In explanation of his contention Anderson begins with the finding by the Special Inquiry Officer that he (plaintiff) was statutorily ineligible to apply for discretionary relief. From that premise plaintiff contends that a finding of 'statutory ineligibility to be considered for suspension is that of the order of deportation and is judicially reviewable.' But to understand the central issue it is necessary to have a grasp of the opinion reported as Jay v. Boyd, 1956, 351 U.S. 345, 351, 76 S.Ct. 919, 923, 100 L.Ed. 1242, which summarizes, one phase at least, of the situation before us: 'There is no express statutory grant of any right to a hearing on an application to the Attorney General for discretionary suspension of deportation.
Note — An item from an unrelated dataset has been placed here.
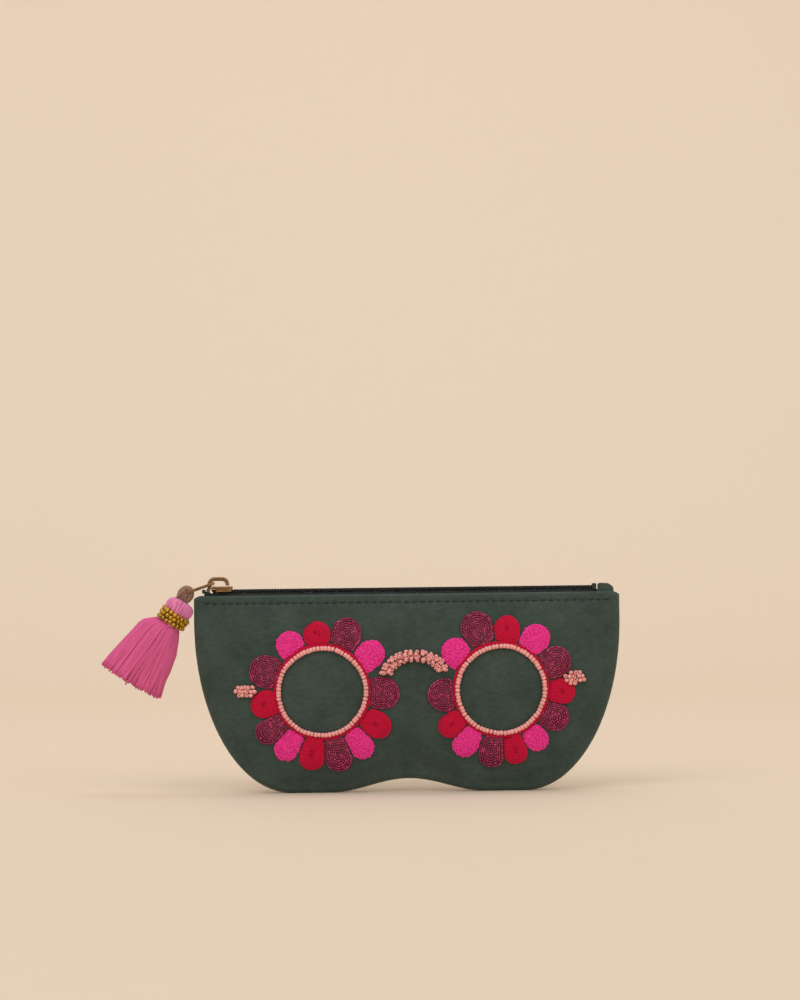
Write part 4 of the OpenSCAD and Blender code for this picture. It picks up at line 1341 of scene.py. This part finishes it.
def make_tassel_head():
    """Threads folded over the loop and brought down to the collar."""
    rng = np.random.default_rng(61)
    s = np.array([0.15, 0.0, 0.4, 1.2, 2.4, 3.8, 4.9, 5.7, 6.8, 9.4, 12.8])
    r = np.array([0.5, 2.4, 4.3, 5.6, 6.3, 6.45, 6.3, 5.9, 5.5, 5.3, 5.2])
    fine = np.linspace(0, len(s) - 1, 26)
    s, r = np.interp(fine, range(len(s)), s), np.interp(fine, range(len(r)), r)
    parts = Parts()
    count = 54
    for k in range(count):
        phi = 2 * np.pi * (k + rng.uniform(-0.25, 0.25)) / count
        curl = phi + 0.10 * np.sin(fine * 0.4 + rng.uniform(0, 6))
        rr = r + rng.normal(0, 0.12)
        thread = hang(s, rr * np.cos(curl), rr * np.sin(curl))
        parts.add(*tube(thread, 0.44, 6), tone=rng.uniform(0.15, 0.95))
    core, faces = spindle([(0.3, -0.3), (2.4, -0.1), (4.8, -1.1), (6.1, -2.8), (6.1, -4.6), (5.2, -6.8),
                           (5.0, -13.2)], 40)
    parts.add(hang(-core[:, 2], core[:, 0], core[:, 1]), [f[:, ::-1] for f in faces], 0.2)
    ride_tassel(parts.build("tassel_head_threads", MATERIALS["head"]), "tassel", "tassel_head")


def make_tassel_collar():
    """Three rows of gold beads bound round the neck."""
    rng = np.random.default_rng(62)
    size = mm("gold_bead")
    _, down, wide, deep = tassel_frame()
    parts = Parts()
    for row in range(3):
        n = 20
        phi = 2 * np.pi * (np.arange(n) + 0.5 * (row % 2) + rng.normal(0, 0.10, n)) / n
        r = 6.35 + rng.normal(0, 0.10, n)
        s = 6.8 + row * 2.0 + rng.normal(0, 0.16, n)
        along = unit(np.outer(-np.sin(phi), wide) + np.outer(np.cos(phi), deep)
                     + rng.normal(0, 0.2, (n, 3)))
        side_ = unit(np.cross(np.broadcast_to(down, (n, 3)), along))
        axes = np.stack([side_, np.cross(along, side_), along], 1)
        stamp(parts, seed_shape(size * 1.05, size * 0.86, 0.18), hang(s, r * np.cos(phi), r * np.sin(phi)), axes,
              rng.uniform(0.1, 1, n), scale=rng.uniform(0.92, 1.08, n))
    ride_tassel(parts.build("tassel_collar_gold", MATERIALS["gold"]), "tassel",
                "tassel_collar_beads")


def make_tassel_skirt():
    """Loose cotton threads that fan out to a cut end."""
    rng = np.random.default_rng(63)
    count, size = sizes().tassel_threads, mm("skirt_length")
    wide, deep, r = mm("skirt_width") / 2, mm("skirt_depth") / 2, mm("thread") / 2
    t = np.linspace(0, 1, 15)
    parts = Parts()
    for k in range(count):
        outer = k % 5 < 3
        rho = rng.uniform(0.90, 1.0) if outer else math.sqrt(rng.uniform(0.02, 0.85))
        phi = rng.uniform(0, 2 * np.pi)
        c, s = math.cos(phi), math.sin(phi)
        reach = np.interp(t, (0, 0.1, 0.17, 0.5, 1), (0.34, 0.60, 0.74, 0.86, 1.0)) * wide * 1.05 if c < 0 else \
            np.interp(t, (0, 0.06, 0.27, 0.66, 1), (0.34, 0.38, 0.57, 0.81, 1.0)) * wide * 0.93
        a = rho * c * reach
        b = rho * s * (5.0 + (deep - 5.0) * t ** 0.7)
        sway = rng.uniform(0.1, 0.55) * np.sin(t * rng.uniform(3, 8) + rng.uniform(0, 6)) * t
        sway2 = rng.uniform(0.1, 0.5) * np.sin(t * rng.uniform(3, 8) + rng.uniform(0, 6)) * t
        cut = size + rng.normal(0, 0.5) - 0.7 * abs(c) * rho - 0.4 * c
        parts.add(*tube(hang(11.9 + cut * t, a + sway, b + sway2), r * rng.uniform(0.85, 1.12), 5),
                  tone=rng.uniform(0.05, 1.0) * (1.0 if outer else 0.7))
    core, faces = spindle([(4.6, -12.8), (6.0, -16), (8.4, -23), (9.8, -31), (10.6, -40), (9.8, -43.0)], 40)
    parts.add(hang(-core[:, 2], core[:, 0] * wide / 12.2, core[:, 1] * deep / 12.2), [f[:, ::-1] for f in faces],
              0.15)
    ride_tassel(parts.build("tassel_skirt_threads", MATERIALS["tassel"]), "tassel",
                "tassel_skirt")


# --------------------------------------------------------------------------- the stage
def make_stage():
    """Floor that curves up into a backdrop, soft lights and the camera."""
    scene = bpy.context.scene
    profile = [(-3.0, 0.0), (-1.0, 0.0), (0.2, 0.0)]
    profile += [(0.75 + 0.9 * math.sin(a), 0.9 - 0.9 * math.cos(a)) for a in np.linspace(0, np.pi / 2, 24)]
    profile += [(1.65, 2.5), (1.65, 5.0)]
    x = np.linspace(-4, 4, 9)
    verts = np.array([(a, y, z) for y, z in profile for a in x]) / MM - ORIGIN
    rows, cols = len(profile), len(x)
    i, j = np.meshgrid(np.arange(rows - 1), np.arange(cols - 1), indexing="ij")
    quads = np.stack([i * cols + j, i * cols + j + 1,
                      (i + 1) * cols + j + 1, (i + 1) * cols + j], -1).reshape(-1, 4)
    parts = Parts()
    parts.add(verts, [quads])
    parts.build("studio_sweep", MATERIALS["floor"])

    world = bpy.data.worlds.new("studio")
    world.use_nodes = True
    world.node_tree.nodes["Background"].inputs[0].default_value = (1.0, 0.985, 0.965, 1)
    world.node_tree.nodes["Background"].inputs[1].default_value = 0.66
    scene.world = world
    for name, spot, aim, width, power in (
            ("key", (-0.9, -1.5, 1.7), (0, 0, 0.05), 1.5, 14),
            ("fill", (1.5, -1.6, 0.9), (0, 0, 0.05), 1.6, 8),
            ("top", (0.1, 0.3, 1.9), (0, 0.1, 0.0), 1.2, 3),
            ("backdrop", (0.0, 0.2, 1.5), (0, 1.65, 0.7), 1.4, 4.5)):
        light = bpy.data.lights.new(name, "AREA")
        light.size = width
        light.energy = power
        obj = bpy.data.objects.new(name, light)
        obj.location = spot
        ray = np.array(aim) - np.array(spot)
        obj.rotation_euler = Vector(ray).to_track_quat("-Z", "Y").to_euler()
        scene.collection.objects.link(obj)

    distance, height = 1.5, 0.137
    left_of_middle = 2.5
    nearer = 0.006
    frame_height = 0.4675
    tilt = math.radians(0.7)
    camera = bpy.data.cameras.new("camera")
    camera.sensor_fit = "VERTICAL"
    camera.sensor_height = 36
    camera.lens = camera.sensor_height * distance / frame_height
    camera.clip_end = 20
    eye = bpy.data.objects.new("camera", camera)
    eye.location = ((MID_X - left_of_middle) * MM, -distance - nearer, height)
    eye.rotation_euler = (math.pi / 2, tilt, 0)
    scene.collection.objects.link(eye)
    scene.camera = eye
    scene.view_settings.view_transform = "Standard"


# --------------------------------------------------------------------------- operators
class PouchStep(bpy.types.Operator):
    """What every step of the pouch shares"""
    bl_options = {"REGISTER", "UNDO"}


class POUCH_OT_materials(PouchStep):
    """Make the shared effects and the materials"""
    bl_idname = "pouch.materials"
    bl_label = "Materials"

    def execute(self, context):
        make_materials()
        return {"FINISHED"}


class POUCH_OT_drape(PouchStep):
    """Settle the padded cloth by simulation"""
    bl_idname = "pouch.drape"
    bl_label = "Settle the cloth"

    def execute(self, context):
        drape_cloth()
        return {"FINISHED"}


class POUCH_OT_panels(PouchStep):
    """Make both padded halves"""
    bl_idname = "pouch.panels"
    bl_label = "Padded panels"

    def execute(self, context):
        make_panel("back")
        make_panel("front")
        return {"FINISHED"}


class POUCH_OT_linings(PouchStep):
    """Make both linings"""
    bl_idname = "pouch.linings"
    bl_label = "Linings"

    def execute(self, context):
        make_lining("back")
        make_lining("front")
        return {"FINISHED"}


class POUCH_OT_topstitch(PouchStep):
    """Sew the topstitching along the mouth"""
    bl_idname = "pouch.topstitch"
    bl_label = "Topstitching"

    def execute(self, context):
        make_topstitch("back")
        make_topstitch("front")
        return {"FINISHED"}


class POUCH_OT_zip(PouchStep):
    """Make the tapes, coils, stops and end tab"""
    bl_idname = "pouch.zip"
    bl_label = "Zip"

    def execute(self, context):
        for side in ("back", "front"):
            make_tape(side)
            make_coil(side)
        make_stops_and_tab()
        return {"FINISHED"}


class POUCH_OT_slider(PouchStep):
    """Make the slider with its bridge"""
    bl_idname = "pouch.slider"
    bl_label = "Slider"

    def execute(self, context):
        make_slider()
        return {"FINISHED"}


class POUCH_OT_puller(PouchStep):
    """Make the puller"""
    bl_idname = "pouch.puller"
    bl_label = "Puller"

    def execute(self, context):
        make_puller()
        return {"FINISHED"}


class POUCH_OT_chain_petals(PouchStep):
    """Stitch the crimson petals and their base rings"""
    bl_idname = "pouch.chain_petals"
    bl_label = "Chain-stitched petals"

    def execute(self, context):
        make_petals("chain")
        make_petal_base("left")
        make_petal_base("right")
        return {"FINISHED"}


class POUCH_OT_knot_petals(PouchStep):
    """Stitch the hot pink knotted petals"""
    bl_idname = "pouch.knot_petals"
    bl_label = "Knotted petals"

    def execute(self, context):
        make_petals("knot")
        return {"FINISHED"}


class POUCH_OT_beaded_petals(PouchStep):
    """Couch the magenta beaded petals"""
    bl_idname = "pouch.beaded_petals"
    bl_label = "Beaded petals"

    def execute(self, context):
        make_petals("bead")
        return {"FINISHED"}


class POUCH_OT_lens_beads(PouchStep):
    """String the beads round both lenses"""
    bl_idname = "pouch.lens_beads"
    bl_label = "Lens beads"

    def execute(self, context):
        make_lens_beads("left")
        make_lens_beads("right")
        return {"FINISHED"}


class POUCH_OT_nose_beads(PouchStep):
    """Pile the bead rope over the nose and the temple clusters"""
    bl_idname = "pouch.nose_beads"
    bl_label = "Nose and temple beads"

    def execute(self, context):
        make_nose_beads()
        make_temple_beads("left")
        make_temple_beads("right")
        return {"FINISHED"}


class POUCH_OT_tassel(PouchStep):
    """Make the tassel's loop, head, collar and skirt"""
    bl_idname = "pouch.tassel"
    bl_label = "Tassel"

    def execute(self, context):
        make_tassel_loop()
        make_tassel_head()
        make_tassel_collar()
        make_tassel_skirt()
        return {"FINISHED"}


class POUCH_OT_stage(PouchStep):
    """Set the floor, lights and camera"""
    bl_idname = "pouch.stage"
    bl_label = "Stage"

    def execute(self, context):
        make_stage()
        return {"FINISHED"}


STEPS = (POUCH_OT_materials, POUCH_OT_drape, POUCH_OT_panels, POUCH_OT_linings, POUCH_OT_topstitch,
         POUCH_OT_zip, POUCH_OT_slider, POUCH_OT_puller, POUCH_OT_chain_petals,
         POUCH_OT_knot_petals, POUCH_OT_beaded_petals, POUCH_OT_lens_beads, POUCH_OT_nose_beads,
         POUCH_OT_tassel, POUCH_OT_stage)


class POUCH_PT_panel(bpy.types.Panel):
    """Lists the sizes, colours and steps"""
    bl_label = "Pouch"
    bl_idname = "POUCH_PT_panel"
    bl_space_type = "VIEW_3D"
    bl_region_type = "UI"
    bl_category = "Pouch"

    def draw(self, context):
        for group in (context.scene.pouch_sizes, context.scene.pouch_colours):
            column = self.layout.box().column()
            for name in group.__annotations__:
                column.prop(group, name)
        for step in STEPS:
            self.layout.operator(step.bl_idname)


CLASSES = (PouchSizes, PouchColours, *STEPS, POUCH_PT_panel)


def register():
    for cls in CLASSES:
        bpy.utils.register_class(cls)
    bpy.types.Scene.pouch_sizes = PointerProperty(type=PouchSizes)
    bpy.types.Scene.pouch_colours = PointerProperty(type=PouchColours)


def unregister():
    del bpy.types.Scene.pouch_colours
    del bpy.types.Scene.pouch_sizes
    for cls in reversed(CLASSES):
        bpy.utils.unregister_class(cls)


def main():
    register()
    for step in STEPS:
        group, name = step.bl_idname.split(".")
        getattr(getattr(bpy.ops, group), name)()


if __name__ == "__main__":
    main()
For purposes of effectuating these statutory provisions, the Attorney General adopted regulations delegating his authority under § 244 of the Act (66 Stat. 173, 8 U.S.C.A. §§ 1103, 1254) to special inquiry officers; giving the alien the right to apply for suspension during a deportation hearing; (8 CFR, Rev. 1952, § 242, 54(d)) putting the burden on the applicant to establish the statutory requirements for eligibility for suspension * * *.'

3

Mr. Justice Reed, writing for the majority in Jay v. Boyd, 1956, 351 U.S. 345, 353, 76 S.Ct. 919, 924 commented on the exercise of discretion to suspend deportation, in these terms:

4

'Eligibility for the relief here involved is governed by specific statutory standards which provide a right to a ruling on an applicant's eligibility. However, Congress did not provide statutory standards for determining who, among qualified applicants for suspension, should receive the ultimate relief. That determination is left to the sound discretion of the Attorney General. The statute says that, as to qualified deportable aliens, the Attorney General 'may, in his discretion' suspend deportation.'

5

Jay v. Boyd, 1956, 351 U.S. 345, 76 S.Ct. 919, impressively attests to the unfettered discretion granted the Attorney General § 244 of the Immigration and Nationality Act of 1952, 66 Stat. 215, 8 U.S.C.A. § 1254. Because Congress went on to confide such discretion in the Attorney General we think an instance of judicially nonreviewable administrative discretion arises under § 10 of the Administrative Procedure Act, 60 Stat. 243, 5 U.S.C.A. § 1009 providing:'Except so far as * * * (2) agency action is by law committed to agency discretion * * *

6

'(e) Scope of Review.-- So far as necessary to decision and where presented the reviewing court shall decide all relevant questions of law, interpret constitutional and statutory provisions, and determine the meaning or applicability of the terms of any agency action. It shall (A) compel agency action unlawfully withheld or unreasonably delayed; and (B) hold unlawful and set aside agency action, findings, and conclusions found to be (1) arbitrary, capricious, an abuse of discretion, or otherwise not in accordance with law; (2) contrary to constitutional right, power, privilege, or immunity; (3) in excess of statutory jurisdiction, authority, or limitations, or short of statutory right; (4) without observance of procedure required by law; (5) unsupported by substantial evidence in any case subject to the requirements of sections 7 and 8 or otherwise reviewed on the record of an agency hearing provided by statute; or (6) unwarranted by the facts to the extent that the facts are subject to trial de novo by the reviewing court. In making the foregoing determinations the court shall review the whole record or such portions thereof as may be cited by any party, and due account shall be taken of the rule of prejudicial error.'

7

To be sure § 10 contains indwelling interpretative problems. See e.g. Davis, Administrative Law, 842-843 (1951). Yet careful examination of the record made before the Special Inquiry Officer precludes any basis for the point raised on Anderson's behalf. We think the trial judge rightly abstained from reviewing the decision regarding noneligibility made by the Special Inquiry Officer as the Attorney General's delegate. United States ex rel. Ciannamea v. Neelly, 7 Cir., 1953, 202 F.2d 289. Compare: United States ex rel. Hitopoulos v. Shaughnessy, 77 S.Ct. 618. Factual and procedural dissimilarities found in Hatzistavrou v. Brownell, 1955, 96 U.S.App.D.C. 187, 225 F.2d 26 combine in making that opinion inapposite despite plaintiff's reliance on it.

8

The order entered February 10, 1956 and the final decree as amended June 5, 1956, brought up to this court for review are affirmed.

9

Judgment affirmed.

10

DUFFY, Chief Judge, concurs in the result.